Why did you choose biomedical engineering?
I’ve always loved science and math, and I became really excited about chemical engineering, which is using chemistry and other scientific principles to design and produce a process from start to finish. I’ve always worked in the biomedical area, so I thought it was the perfect transition to then study biomedical engineering.

Did you come here straight from undergrad?
No, I was in the Midwest for bachelor’s and master’s degrees, and then I came back to Boston, where I’ve worked in biotech for the past three years.

Were you at the famous Biogen meeting in February [a superspreading event for COVID-19 in Boston]?
I didn’t go to the conference, but a lot of people in biotech in Cambridge were sick. All of the Kendall Square area shut down. I think I may have had it, but I was sick prior to testing being available.

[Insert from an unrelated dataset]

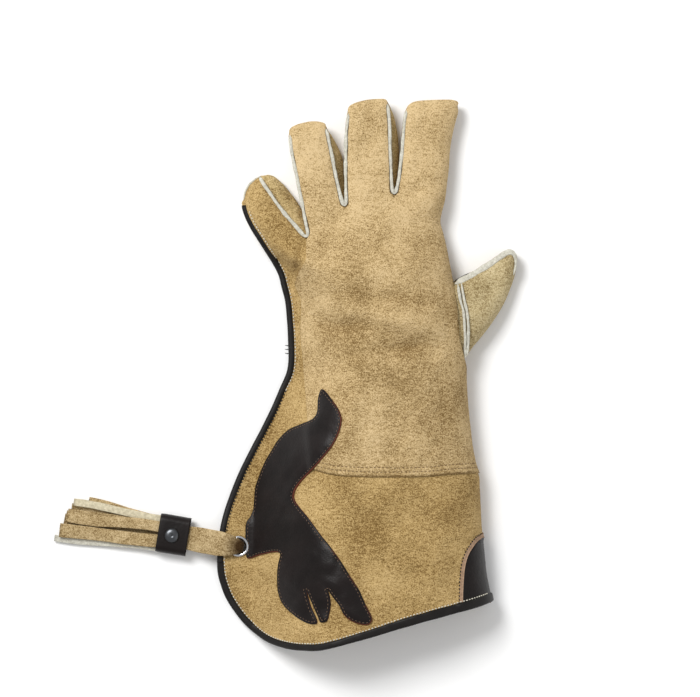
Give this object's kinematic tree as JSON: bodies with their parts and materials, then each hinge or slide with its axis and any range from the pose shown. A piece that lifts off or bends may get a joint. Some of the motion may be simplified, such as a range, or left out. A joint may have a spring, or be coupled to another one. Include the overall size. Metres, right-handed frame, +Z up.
{
  "type": "falconry glove",
  "caption": "Long left-hand suede falconry gauntlet lying palm down, with dark leather bird, black binding, eyelet and tassel",
  "frame": {"origin": "centre of the bounding box in plan, on the floor", "axes": "+Z up off the floor, +Y from the cuff to the fingertips, +X to the thumb side; the palm is down"},
  "size_m": [0.3486, 0.4136, 0.0577],
  "materials": {
    "tan_suede": "napped tan split suede",
    "under_suede": "napped tan suede, a little browner",
    "pale_edge": "raw pale edge of split leather",
    "dark_leather": "smooth very dark brown leather",
    "black_binding": "smooth black leather binding",
    "polished_steel": "bright nickel-plated steel",
    "gunmetal": "dark gunmetal"
  },
  "bodies": {
    "root": {"back_panel": "under_suede", "palm_panel": "under_suede", "cuff_underside": "under_suede", "fourchette_pinky_ring": "under_suede", "fourchette_ring_middle": "under_suede", "fourchette_middle_index": "under_suede", "welt_pinky_ring": "pale_edge", "welt_ring_middle": "pale_edge", "welt_middle_index": "pale_edge", "thumb_back": "tan_suede", "thumb_palm": "tan_suede", "thumb_welt": "pale_edge", "thumb_base_welt": "pale_edge", "hand_overlay": "tan_suede", "bird_applique": "dark_leather", "corner_patch": "dark_leather", "side_binding": "black_binding", "hem_binding": "black_binding", "eyelet": "polished_steel", "tassel_strap": "tan_suede", "tassel_collar": "dark_leather", "collar_rivet": "gunmetal", "tassel_fringe": "tan_suede"}
  },
  "joints": []
}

Once you recovered, did you stay home or return to the lab?
After the shutdown, I did return to work because many non-COVID patients are still waiting for treatment options. I was working in gene therapy. The idea behind our research is to work toward a curative treatment. We’re looking to treat disorders by replenishing genes that are defective with a healthy copy of the gene.

What are you looking forward to as a biomedical engineering student?
I’m excited about having a lot of coursework that is studying biological systems. It’s a field where you learn a lot of specialized subject matter: bioimaging, drug delivery, and medical physiology. And I’m definitely excited to try out all the restaurants in New Haven. I’ve heard such great things.